Our day began around 3:45 p.m. at the Coinbase stage to see Peach Pit. The Canadian indie-pop band instantly grabbed everyone's attention by opening with a riveting instrumental cover of Slayer's Raining Blood to get the crowd amped up, then gracefully transitioned into the title track off their first full-length album, Being So Normal.

Peach Pit is well known for disguising their melancholy lyrics behind their breezy, catchy melodies – just give Black Licorice and Give Up Baby Go a listen, for instance. Hearing these live, you can't help but bob your head and sway side to side a little bit; listening alone in your room, though, peels back an extra layer and gives the listeners a whole new experience.

The contrast between the band's energy versus the crowd's during this set was an interesting dynamic to witness.
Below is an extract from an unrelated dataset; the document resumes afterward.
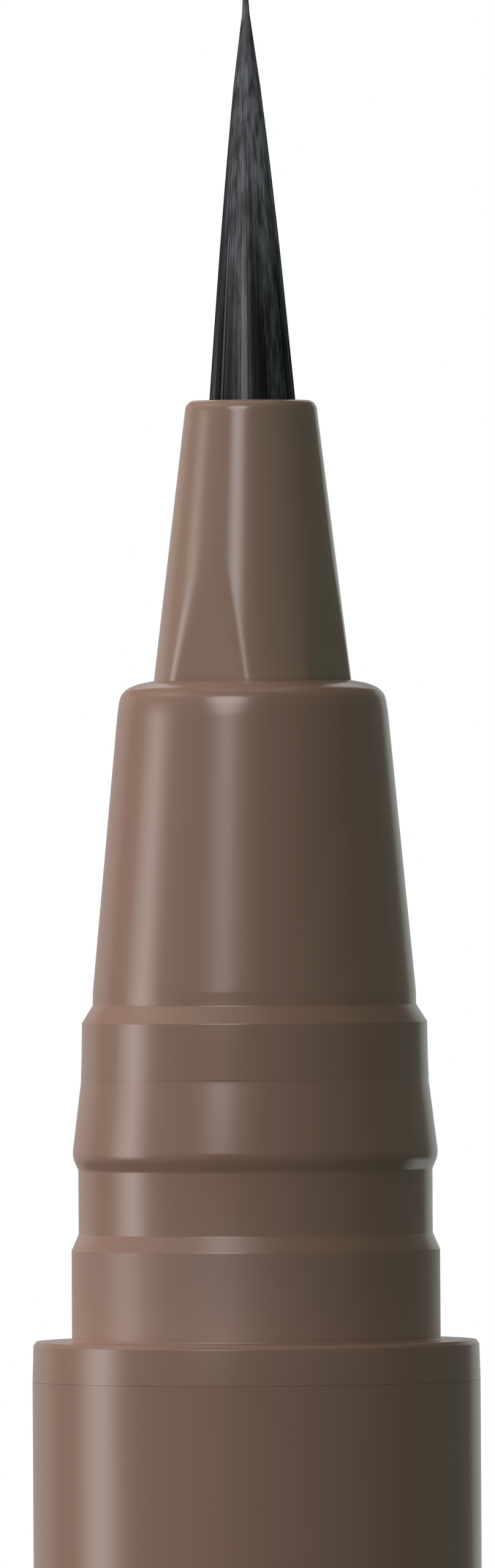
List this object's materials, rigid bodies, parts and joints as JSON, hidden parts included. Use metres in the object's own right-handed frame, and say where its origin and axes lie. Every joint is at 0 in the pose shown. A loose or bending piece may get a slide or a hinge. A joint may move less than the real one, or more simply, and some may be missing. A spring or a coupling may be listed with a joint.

Lead vocalist and guitarist Neil Smith danced continuously alongside bandmates Chris Vanderkooy, Mikey Pascuzzi and Peter Wilton, headbanging through every guitar solo. On the flipside, the crowd's energy was more tame and laidback; it was as if they were soaking in the band's energy rather than exuding too much of their own. No one was bored or uninterested, though – simply just living in the moment!

The quartet finished the performance off on a high note with Shampoo Bottles, one of their more popular tracks off of their 2020 project You and Your Friends.


Sabrina Carpenter later took the same stage around 5:45 p.m., and delivered an absolutely electric hour-long performance. Carpenter strutted out in a pink bedazzled heart-shaped top, a matching metallic pink mini-skirt, and white go-go boots – a classic staple in her hyper-feminine aesthetic.

She opened the set with Read Your Mind, an upbeat pop track off of her most recent record emails i can't send, and the crowd instantly went wild. The hyped energy remained consistent throughout the remainder of her performance; if there's one thing for certain about her fans, it's that they are incredibly passionate and dedicated, screaming every lyric back to her loudly.

Carpenter gave her Lolla debut her all: from choreographed dance numbers during Feather and Looking at Me, to powerful vocal delivery and stunning background vocals during fan favorites because i liked a boy and tornado warnings, and even sneaking a cover of ABBA's Lay All Your Love On Me into the setlist (appropriately dedicated to her cats Bennie and Björn, of course), her stage presence was never lackluster.

She closed out the show with her biggest hit Nonsense, which has gone viral online due to her customized (and explicit!) lyrics in the outro for each city she's in. Fans waited in anticipation as she sang:

"Turned that d— to stone, call me Medusa Choking on it, need Heimlich maneuver Sorry, I don't date Lollapalooz-ers"

Moving on to one of the most anticipated acts of day 2... The 1975! The headliners kicked off the show at 8:45 p.m. at the Bud Light stage with Looking For Somebody (To Love), a high energy synth-pop track off of their latest album Being Funny In A Foreign Language.

The rest of the setlist incorporated a well-balanced blend of songs throughout their whole discography. Ranging from their breakout single Chocolate off of their self-titled album, to their most popular hits including Somebody Else and The Sound, and all the way up to their latest tracks About You and I'm In Love With You, their set was guaranteed to satisfy both older and newer fans alike.

Frontman Matty Healy said it best himself before If You're Too Shy (Let Me Know): The 1975's music truly is "the soundtrack to your teenage years." There was a nostalgic feel in the air, especially during Robbers, as everyone in the crowd collectively gathered to witness Healy's classic onstage theatrics of swigging a bottle of wine in one hand and taking a drag from a cigarette in the other, all while passionately singing and stumbling through the song's duration. If you've ever been to one of their shows in the past, no matter 1 ½ or 10 years ago, this exact display of angst and edginess has always remained constant in their performances, and suddenly you feel as if you're 14 years old again discovering their music for the very first time.


All in all, day 2 of Lollapalooza was a success – the performers were awesome, the crowds were enthusiastic, and the weather was perfect! If you ever have the chance to attend this festival, whether it's only one day or all four, I recommend it!